GIVEN INFORMATION:
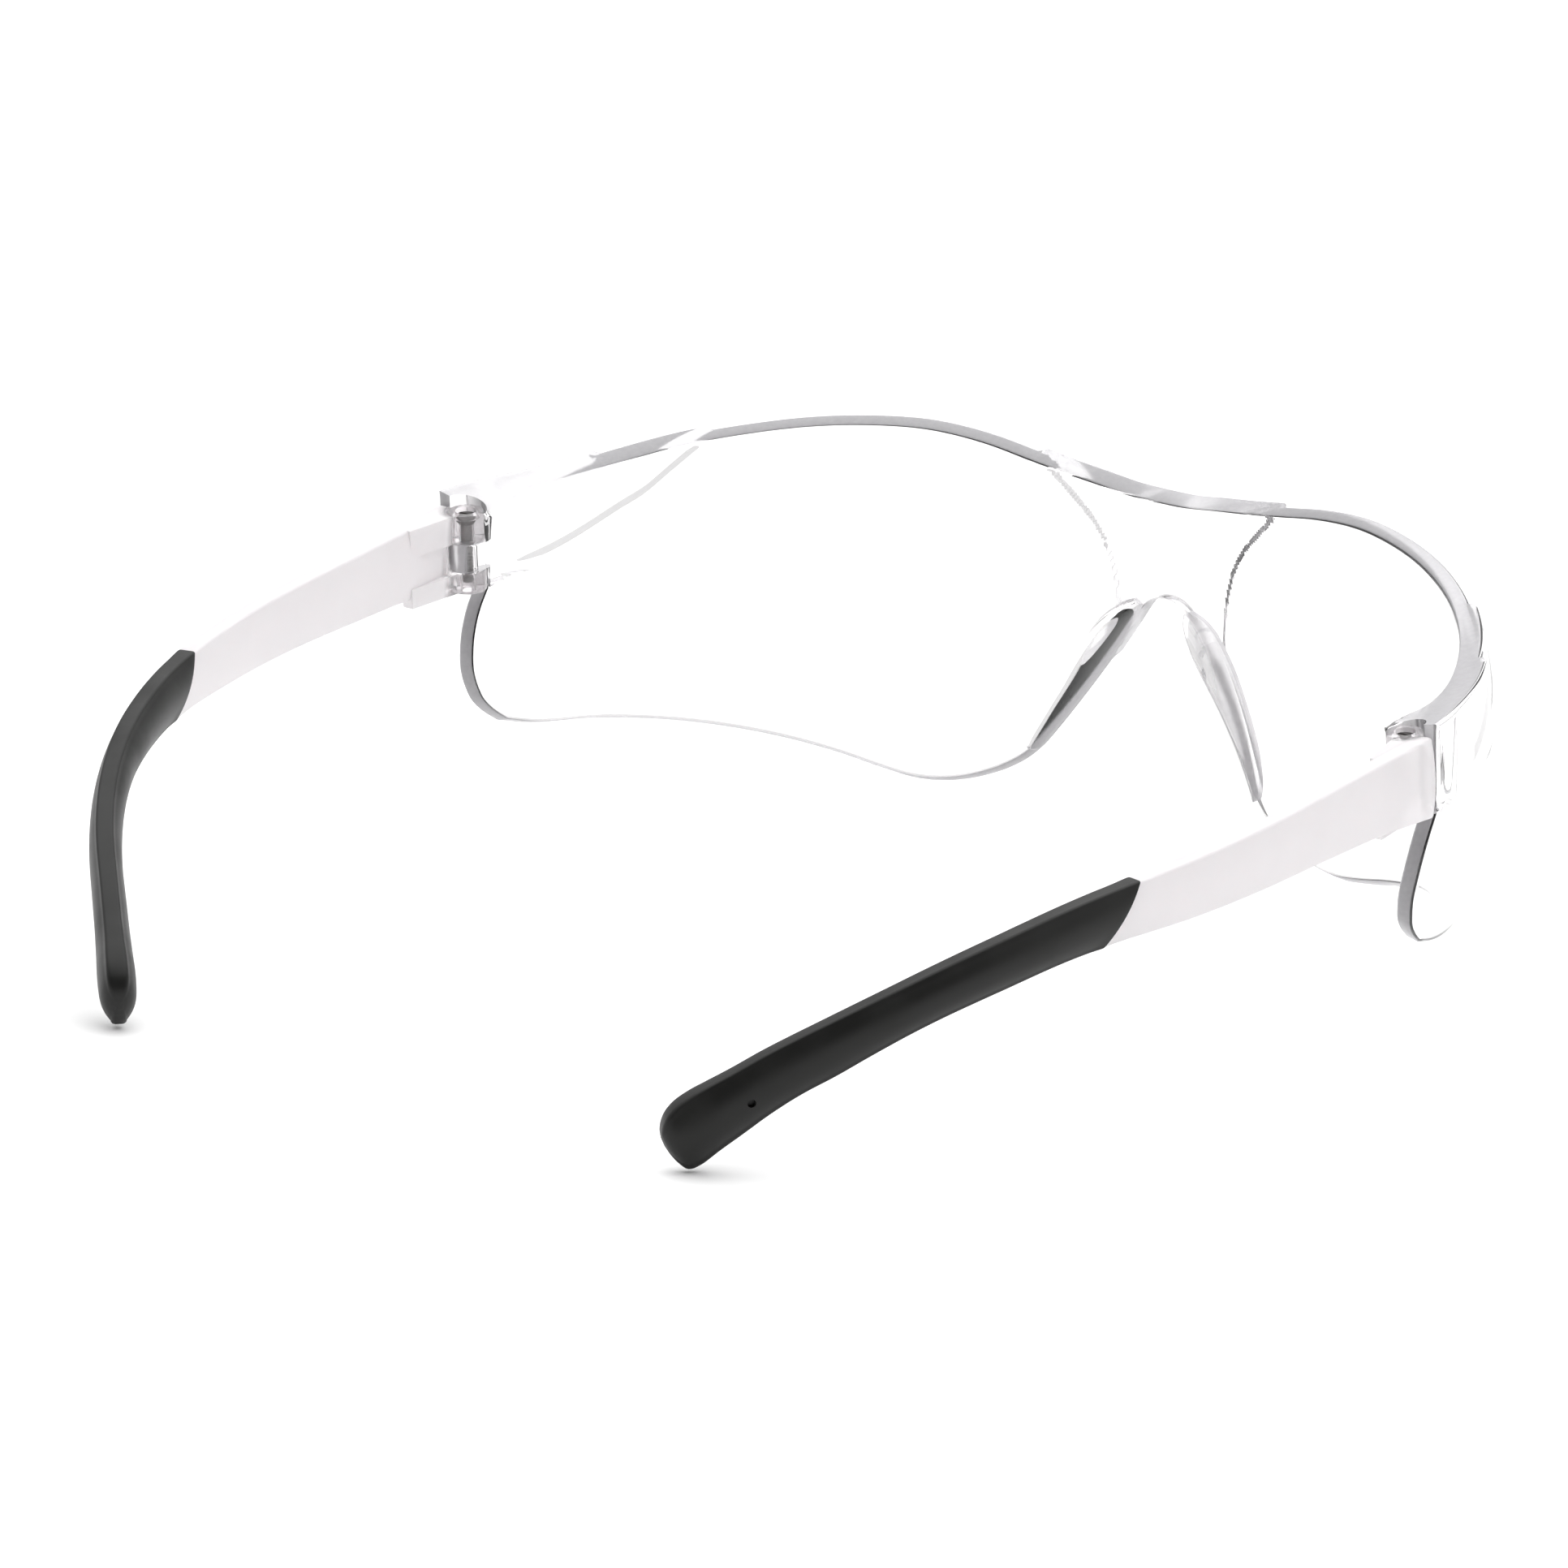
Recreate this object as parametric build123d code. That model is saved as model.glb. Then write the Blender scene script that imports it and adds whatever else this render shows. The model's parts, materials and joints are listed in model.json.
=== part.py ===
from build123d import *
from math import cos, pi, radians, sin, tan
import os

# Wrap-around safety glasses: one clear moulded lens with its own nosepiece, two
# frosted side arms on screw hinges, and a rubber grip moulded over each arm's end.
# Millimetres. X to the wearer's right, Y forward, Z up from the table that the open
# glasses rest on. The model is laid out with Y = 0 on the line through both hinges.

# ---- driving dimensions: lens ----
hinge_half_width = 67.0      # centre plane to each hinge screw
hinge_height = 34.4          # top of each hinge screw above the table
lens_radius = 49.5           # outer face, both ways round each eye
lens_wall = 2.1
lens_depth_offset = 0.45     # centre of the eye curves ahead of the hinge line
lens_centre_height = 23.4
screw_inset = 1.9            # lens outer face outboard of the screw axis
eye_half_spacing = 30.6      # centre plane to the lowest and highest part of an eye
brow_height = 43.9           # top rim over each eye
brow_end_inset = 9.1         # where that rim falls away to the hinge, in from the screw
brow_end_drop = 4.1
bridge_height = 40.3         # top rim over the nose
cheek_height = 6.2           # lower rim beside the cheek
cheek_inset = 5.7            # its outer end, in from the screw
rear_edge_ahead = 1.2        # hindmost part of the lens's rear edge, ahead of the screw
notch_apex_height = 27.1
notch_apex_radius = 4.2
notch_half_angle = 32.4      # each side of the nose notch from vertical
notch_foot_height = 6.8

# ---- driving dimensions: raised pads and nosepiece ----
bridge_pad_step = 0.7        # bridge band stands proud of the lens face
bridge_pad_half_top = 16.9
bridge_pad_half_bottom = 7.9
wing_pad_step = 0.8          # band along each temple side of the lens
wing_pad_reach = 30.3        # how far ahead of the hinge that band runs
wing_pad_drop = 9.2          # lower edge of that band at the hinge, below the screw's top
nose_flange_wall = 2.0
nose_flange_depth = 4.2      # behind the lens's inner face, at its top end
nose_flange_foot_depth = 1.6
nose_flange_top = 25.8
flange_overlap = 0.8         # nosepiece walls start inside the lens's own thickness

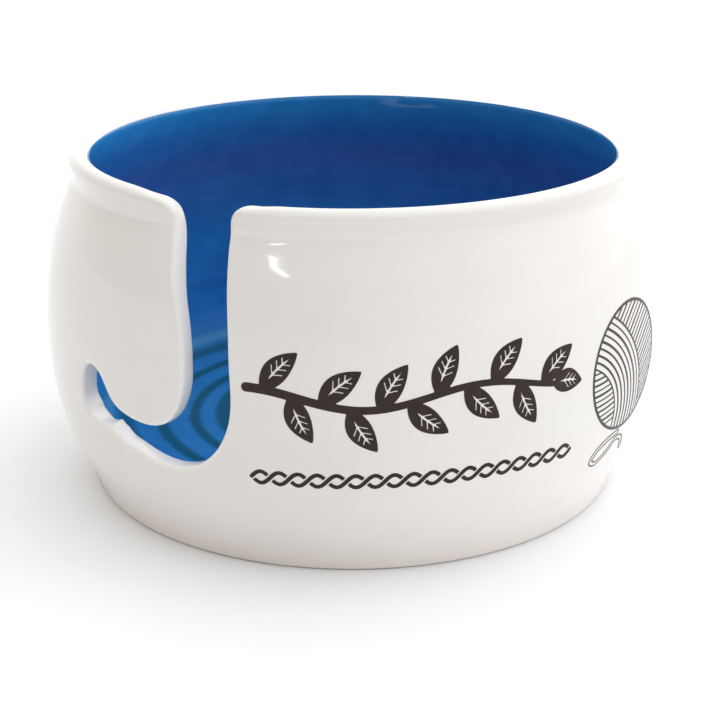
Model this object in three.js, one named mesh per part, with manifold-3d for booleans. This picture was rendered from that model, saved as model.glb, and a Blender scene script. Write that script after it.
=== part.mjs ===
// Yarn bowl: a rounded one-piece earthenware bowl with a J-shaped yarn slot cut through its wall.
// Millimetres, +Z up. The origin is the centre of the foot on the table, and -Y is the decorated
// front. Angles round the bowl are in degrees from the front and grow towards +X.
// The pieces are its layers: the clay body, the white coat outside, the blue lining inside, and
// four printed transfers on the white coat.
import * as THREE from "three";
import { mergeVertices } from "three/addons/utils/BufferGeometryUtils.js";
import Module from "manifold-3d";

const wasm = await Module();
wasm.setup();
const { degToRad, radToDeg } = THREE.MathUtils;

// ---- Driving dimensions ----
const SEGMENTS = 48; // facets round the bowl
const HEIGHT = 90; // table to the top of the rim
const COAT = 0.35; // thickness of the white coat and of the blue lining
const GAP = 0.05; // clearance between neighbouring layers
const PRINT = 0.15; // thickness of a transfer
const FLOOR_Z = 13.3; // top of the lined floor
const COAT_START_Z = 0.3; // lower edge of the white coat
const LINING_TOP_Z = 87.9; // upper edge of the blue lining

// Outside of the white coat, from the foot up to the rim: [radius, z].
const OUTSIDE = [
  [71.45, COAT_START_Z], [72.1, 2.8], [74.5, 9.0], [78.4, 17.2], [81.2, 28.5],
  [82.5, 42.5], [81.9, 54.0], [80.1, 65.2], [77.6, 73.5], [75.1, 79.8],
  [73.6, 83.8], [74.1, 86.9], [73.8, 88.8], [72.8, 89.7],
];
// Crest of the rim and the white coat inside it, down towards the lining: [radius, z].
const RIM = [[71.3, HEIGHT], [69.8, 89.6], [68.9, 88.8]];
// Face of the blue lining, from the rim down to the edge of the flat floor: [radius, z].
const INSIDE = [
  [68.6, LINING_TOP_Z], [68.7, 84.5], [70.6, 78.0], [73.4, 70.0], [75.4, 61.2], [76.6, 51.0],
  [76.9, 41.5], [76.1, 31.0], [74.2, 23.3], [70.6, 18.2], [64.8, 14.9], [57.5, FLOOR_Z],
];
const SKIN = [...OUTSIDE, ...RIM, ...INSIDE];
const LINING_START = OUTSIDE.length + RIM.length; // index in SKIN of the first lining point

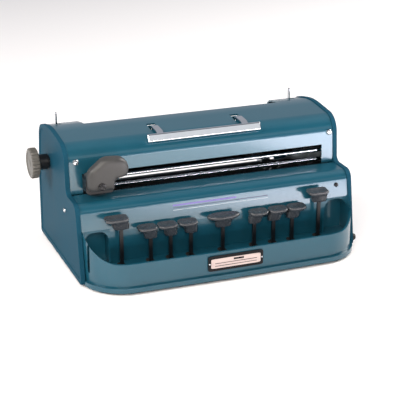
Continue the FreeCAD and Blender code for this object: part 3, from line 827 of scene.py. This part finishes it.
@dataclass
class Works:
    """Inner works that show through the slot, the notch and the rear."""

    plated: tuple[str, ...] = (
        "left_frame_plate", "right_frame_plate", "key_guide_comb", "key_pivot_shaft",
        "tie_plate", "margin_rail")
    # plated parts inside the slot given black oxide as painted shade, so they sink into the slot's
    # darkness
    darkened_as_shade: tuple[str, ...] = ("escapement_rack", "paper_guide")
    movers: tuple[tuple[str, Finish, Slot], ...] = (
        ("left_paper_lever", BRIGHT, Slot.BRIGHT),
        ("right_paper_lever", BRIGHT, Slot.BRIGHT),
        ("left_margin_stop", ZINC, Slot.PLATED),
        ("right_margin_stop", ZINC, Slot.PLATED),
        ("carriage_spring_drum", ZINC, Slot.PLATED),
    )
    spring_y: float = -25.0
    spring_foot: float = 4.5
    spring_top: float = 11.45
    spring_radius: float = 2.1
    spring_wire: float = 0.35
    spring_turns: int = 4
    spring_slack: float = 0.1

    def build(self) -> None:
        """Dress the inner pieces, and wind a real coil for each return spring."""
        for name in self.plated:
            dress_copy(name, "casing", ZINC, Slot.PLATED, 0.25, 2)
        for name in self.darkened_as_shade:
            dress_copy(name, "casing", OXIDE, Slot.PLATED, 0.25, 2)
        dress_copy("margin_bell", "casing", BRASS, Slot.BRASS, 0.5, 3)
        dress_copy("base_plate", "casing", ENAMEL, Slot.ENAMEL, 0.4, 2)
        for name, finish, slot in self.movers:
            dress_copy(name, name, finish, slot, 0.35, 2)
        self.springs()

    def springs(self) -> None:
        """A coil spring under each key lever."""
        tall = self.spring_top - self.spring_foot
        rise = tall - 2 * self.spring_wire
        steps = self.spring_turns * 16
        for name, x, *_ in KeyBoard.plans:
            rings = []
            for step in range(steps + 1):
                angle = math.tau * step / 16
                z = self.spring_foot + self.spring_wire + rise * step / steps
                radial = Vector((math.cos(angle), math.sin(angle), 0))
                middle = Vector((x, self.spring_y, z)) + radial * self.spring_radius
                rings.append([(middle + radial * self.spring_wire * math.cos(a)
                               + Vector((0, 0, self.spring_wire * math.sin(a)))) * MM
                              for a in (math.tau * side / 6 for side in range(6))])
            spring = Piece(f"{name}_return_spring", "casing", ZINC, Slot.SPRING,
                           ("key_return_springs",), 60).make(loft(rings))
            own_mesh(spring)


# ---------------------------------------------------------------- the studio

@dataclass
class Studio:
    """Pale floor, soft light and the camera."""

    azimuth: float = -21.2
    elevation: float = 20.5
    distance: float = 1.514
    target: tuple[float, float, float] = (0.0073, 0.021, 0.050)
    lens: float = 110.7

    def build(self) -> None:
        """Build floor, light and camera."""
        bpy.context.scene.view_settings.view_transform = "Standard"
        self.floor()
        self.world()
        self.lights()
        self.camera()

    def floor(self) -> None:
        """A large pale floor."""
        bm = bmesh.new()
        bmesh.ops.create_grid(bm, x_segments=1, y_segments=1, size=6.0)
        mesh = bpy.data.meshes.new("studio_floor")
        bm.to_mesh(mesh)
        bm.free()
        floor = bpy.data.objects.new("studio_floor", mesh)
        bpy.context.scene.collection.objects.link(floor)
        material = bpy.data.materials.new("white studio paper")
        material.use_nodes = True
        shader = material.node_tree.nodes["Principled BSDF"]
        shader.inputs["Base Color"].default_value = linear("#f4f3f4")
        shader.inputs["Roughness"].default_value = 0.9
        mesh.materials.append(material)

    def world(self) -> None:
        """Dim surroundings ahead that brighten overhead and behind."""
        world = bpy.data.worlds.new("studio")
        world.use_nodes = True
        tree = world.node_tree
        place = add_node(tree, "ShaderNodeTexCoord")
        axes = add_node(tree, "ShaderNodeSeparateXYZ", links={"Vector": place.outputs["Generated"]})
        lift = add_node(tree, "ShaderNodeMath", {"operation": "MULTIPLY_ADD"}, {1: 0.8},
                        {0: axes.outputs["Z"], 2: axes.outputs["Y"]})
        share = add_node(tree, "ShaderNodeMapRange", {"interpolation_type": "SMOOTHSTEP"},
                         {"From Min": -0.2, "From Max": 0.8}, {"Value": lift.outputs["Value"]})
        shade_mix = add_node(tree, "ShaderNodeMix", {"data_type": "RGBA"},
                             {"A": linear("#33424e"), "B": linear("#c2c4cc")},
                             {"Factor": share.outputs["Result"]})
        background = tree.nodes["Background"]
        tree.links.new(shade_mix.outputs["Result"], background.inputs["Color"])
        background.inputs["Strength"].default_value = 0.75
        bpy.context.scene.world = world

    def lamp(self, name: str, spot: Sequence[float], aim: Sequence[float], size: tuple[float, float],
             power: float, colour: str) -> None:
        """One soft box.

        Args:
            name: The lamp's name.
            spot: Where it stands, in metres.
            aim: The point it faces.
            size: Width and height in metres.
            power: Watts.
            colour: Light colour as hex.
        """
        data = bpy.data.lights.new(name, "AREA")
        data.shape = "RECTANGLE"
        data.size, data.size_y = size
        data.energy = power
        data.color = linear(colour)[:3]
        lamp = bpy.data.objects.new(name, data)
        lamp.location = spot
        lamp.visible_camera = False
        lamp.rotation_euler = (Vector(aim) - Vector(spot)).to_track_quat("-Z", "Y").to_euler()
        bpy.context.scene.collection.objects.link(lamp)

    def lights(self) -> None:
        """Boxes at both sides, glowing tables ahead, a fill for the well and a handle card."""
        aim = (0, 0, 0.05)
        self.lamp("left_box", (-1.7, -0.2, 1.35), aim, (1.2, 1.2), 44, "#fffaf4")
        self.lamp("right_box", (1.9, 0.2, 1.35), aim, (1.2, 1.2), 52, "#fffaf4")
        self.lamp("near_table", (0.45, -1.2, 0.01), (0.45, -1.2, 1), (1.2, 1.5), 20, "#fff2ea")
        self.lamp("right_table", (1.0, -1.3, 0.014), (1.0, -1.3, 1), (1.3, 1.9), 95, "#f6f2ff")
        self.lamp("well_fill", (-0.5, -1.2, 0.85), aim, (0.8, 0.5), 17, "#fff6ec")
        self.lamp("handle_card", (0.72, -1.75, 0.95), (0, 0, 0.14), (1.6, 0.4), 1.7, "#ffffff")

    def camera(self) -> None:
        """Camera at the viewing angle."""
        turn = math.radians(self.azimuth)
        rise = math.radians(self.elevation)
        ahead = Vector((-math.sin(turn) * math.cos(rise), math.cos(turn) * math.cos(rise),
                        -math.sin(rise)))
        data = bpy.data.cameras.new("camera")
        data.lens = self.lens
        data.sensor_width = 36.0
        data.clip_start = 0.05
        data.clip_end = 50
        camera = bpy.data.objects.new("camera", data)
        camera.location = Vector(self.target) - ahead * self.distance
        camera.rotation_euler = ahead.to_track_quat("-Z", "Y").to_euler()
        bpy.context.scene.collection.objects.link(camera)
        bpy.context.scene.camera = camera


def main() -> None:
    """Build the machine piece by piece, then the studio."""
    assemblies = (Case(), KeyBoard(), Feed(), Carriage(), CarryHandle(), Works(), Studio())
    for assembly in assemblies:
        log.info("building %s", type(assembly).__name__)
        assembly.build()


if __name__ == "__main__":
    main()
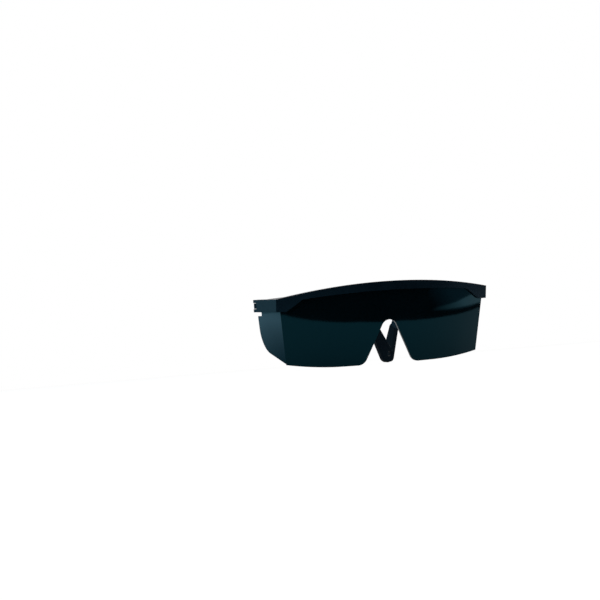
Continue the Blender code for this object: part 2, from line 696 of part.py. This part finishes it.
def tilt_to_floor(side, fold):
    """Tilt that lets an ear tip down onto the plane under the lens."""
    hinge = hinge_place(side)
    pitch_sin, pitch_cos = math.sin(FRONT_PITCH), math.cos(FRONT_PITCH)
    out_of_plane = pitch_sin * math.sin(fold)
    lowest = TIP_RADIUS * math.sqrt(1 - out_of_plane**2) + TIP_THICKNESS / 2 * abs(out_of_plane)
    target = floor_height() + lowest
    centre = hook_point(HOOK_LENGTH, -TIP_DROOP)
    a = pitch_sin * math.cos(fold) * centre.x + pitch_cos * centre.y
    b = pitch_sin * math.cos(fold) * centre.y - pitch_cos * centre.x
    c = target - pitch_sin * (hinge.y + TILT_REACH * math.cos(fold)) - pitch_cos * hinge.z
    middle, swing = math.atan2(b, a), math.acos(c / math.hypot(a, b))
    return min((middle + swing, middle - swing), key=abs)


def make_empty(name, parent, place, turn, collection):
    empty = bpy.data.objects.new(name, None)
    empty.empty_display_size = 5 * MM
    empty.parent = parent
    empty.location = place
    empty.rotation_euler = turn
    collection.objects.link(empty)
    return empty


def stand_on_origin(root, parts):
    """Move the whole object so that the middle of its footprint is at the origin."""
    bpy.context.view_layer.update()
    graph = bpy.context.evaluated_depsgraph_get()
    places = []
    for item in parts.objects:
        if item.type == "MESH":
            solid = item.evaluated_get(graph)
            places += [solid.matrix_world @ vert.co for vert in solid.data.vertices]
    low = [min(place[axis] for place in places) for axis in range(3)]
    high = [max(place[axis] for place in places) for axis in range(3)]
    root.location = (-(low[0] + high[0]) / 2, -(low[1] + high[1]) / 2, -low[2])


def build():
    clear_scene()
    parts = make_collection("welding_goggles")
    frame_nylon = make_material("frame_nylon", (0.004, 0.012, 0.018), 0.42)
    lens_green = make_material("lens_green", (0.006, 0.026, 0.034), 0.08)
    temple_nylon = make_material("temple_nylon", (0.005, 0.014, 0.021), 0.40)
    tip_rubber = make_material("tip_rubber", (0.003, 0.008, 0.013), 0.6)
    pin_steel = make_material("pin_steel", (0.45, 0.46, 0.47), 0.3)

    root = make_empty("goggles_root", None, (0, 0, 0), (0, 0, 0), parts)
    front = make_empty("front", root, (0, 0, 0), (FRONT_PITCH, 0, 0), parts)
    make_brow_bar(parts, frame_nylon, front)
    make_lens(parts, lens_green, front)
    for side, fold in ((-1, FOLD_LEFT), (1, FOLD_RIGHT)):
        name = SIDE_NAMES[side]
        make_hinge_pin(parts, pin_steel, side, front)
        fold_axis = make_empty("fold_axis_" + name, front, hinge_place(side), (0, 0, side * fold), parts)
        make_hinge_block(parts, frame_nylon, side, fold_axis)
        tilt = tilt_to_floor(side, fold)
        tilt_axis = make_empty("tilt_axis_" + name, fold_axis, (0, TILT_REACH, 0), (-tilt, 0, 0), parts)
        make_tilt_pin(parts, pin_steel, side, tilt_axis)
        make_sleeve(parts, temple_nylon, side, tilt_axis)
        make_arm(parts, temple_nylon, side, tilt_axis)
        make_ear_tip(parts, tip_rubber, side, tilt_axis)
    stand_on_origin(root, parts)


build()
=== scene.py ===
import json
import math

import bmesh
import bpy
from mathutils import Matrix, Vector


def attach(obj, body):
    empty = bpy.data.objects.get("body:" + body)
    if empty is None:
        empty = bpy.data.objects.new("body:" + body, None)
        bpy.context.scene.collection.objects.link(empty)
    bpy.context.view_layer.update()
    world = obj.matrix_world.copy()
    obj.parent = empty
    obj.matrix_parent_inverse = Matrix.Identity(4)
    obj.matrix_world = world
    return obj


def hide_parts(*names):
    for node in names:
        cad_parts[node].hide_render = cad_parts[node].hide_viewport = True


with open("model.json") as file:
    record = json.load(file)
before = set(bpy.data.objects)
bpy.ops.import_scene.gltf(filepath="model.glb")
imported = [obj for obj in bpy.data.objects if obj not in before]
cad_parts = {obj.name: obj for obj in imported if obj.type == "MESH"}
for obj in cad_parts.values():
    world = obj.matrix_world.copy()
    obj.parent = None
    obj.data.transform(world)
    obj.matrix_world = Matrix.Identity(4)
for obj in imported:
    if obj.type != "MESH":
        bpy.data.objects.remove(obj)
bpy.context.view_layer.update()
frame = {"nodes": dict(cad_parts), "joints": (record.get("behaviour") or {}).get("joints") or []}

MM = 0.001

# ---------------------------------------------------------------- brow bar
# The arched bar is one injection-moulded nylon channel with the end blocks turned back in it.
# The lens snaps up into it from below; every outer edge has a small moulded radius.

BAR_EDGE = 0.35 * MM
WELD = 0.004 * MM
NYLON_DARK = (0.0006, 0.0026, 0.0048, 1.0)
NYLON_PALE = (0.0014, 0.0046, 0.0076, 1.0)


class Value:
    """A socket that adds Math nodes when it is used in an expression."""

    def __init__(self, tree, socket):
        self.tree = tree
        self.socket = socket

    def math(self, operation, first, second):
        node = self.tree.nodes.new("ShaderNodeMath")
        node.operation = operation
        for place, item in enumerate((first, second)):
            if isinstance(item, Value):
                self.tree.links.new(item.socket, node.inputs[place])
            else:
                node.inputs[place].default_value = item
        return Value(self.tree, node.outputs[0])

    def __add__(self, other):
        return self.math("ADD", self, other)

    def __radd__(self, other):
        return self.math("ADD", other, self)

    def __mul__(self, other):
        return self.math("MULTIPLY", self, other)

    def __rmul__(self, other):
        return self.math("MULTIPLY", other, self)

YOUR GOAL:
Look through the data above. Copy every line with the string "record" in it.

OUTPUT OF THE TASK:
    record = json.load(file)
frame = {"nodes": dict(cad_parts), "joints": (record.get("behaviour") or {}).get("joints") or []}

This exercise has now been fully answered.